What you want to watch for today is:

(1) whether we can stage a rally and close above 3363 ( that would be positive and an indication that buyers have begun to emerge from the sidelines and put money to work).  This could set the stage for an assault on the blue trend line and a return to previous highs; or

(2) whether we continue to deteriorate and close below 3363 (that would be negative and an indication that the sellers are still in charge and further downside is likely).  This will set the stage for a move to test the 50 day moving average and further weakness to the 200 day moving average line at 3093.

I’ve also added two key items that indicate number two above is possible:  (1) rising volume on down days in the index; and (2) volatility is rising toward highs seen in May.

We continue to pick our spots to book profits in holdings so we have cash to reinvest once we see a market turn.

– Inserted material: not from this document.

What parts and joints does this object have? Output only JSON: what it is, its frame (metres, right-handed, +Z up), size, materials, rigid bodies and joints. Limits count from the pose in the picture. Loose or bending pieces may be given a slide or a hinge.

Before ending I wanted to provide some color commentary.   I had an email from a reader wanting to know why we don’t just sell everything when the market looks like it is headed lower.  It’s a good question.  The answer is that even if the indicators say that market is headed lower, we are dealing with human emotions and psychology.  I’ve written on this blog in the past that the graphs are really just visual ways to understand the human psychology of the markets.  You can see the emotional turns when the markets move up and down and the indicators we follow are measures of those emotions in the form of price and volume.  Because we are dealing with emotions, plus the added impact of a 24 hour news cycle, the indicators tell us where we are where we are most likely to go subject to nothing being reported in the news that investors find surprising.  Because of this, it is not prudent to make a big bet like selling everything, particularly when our news is so full of surprising things at the current time.  The better move is to incrementally buy and sell, building or deploying cash over time, in order to outperform the market.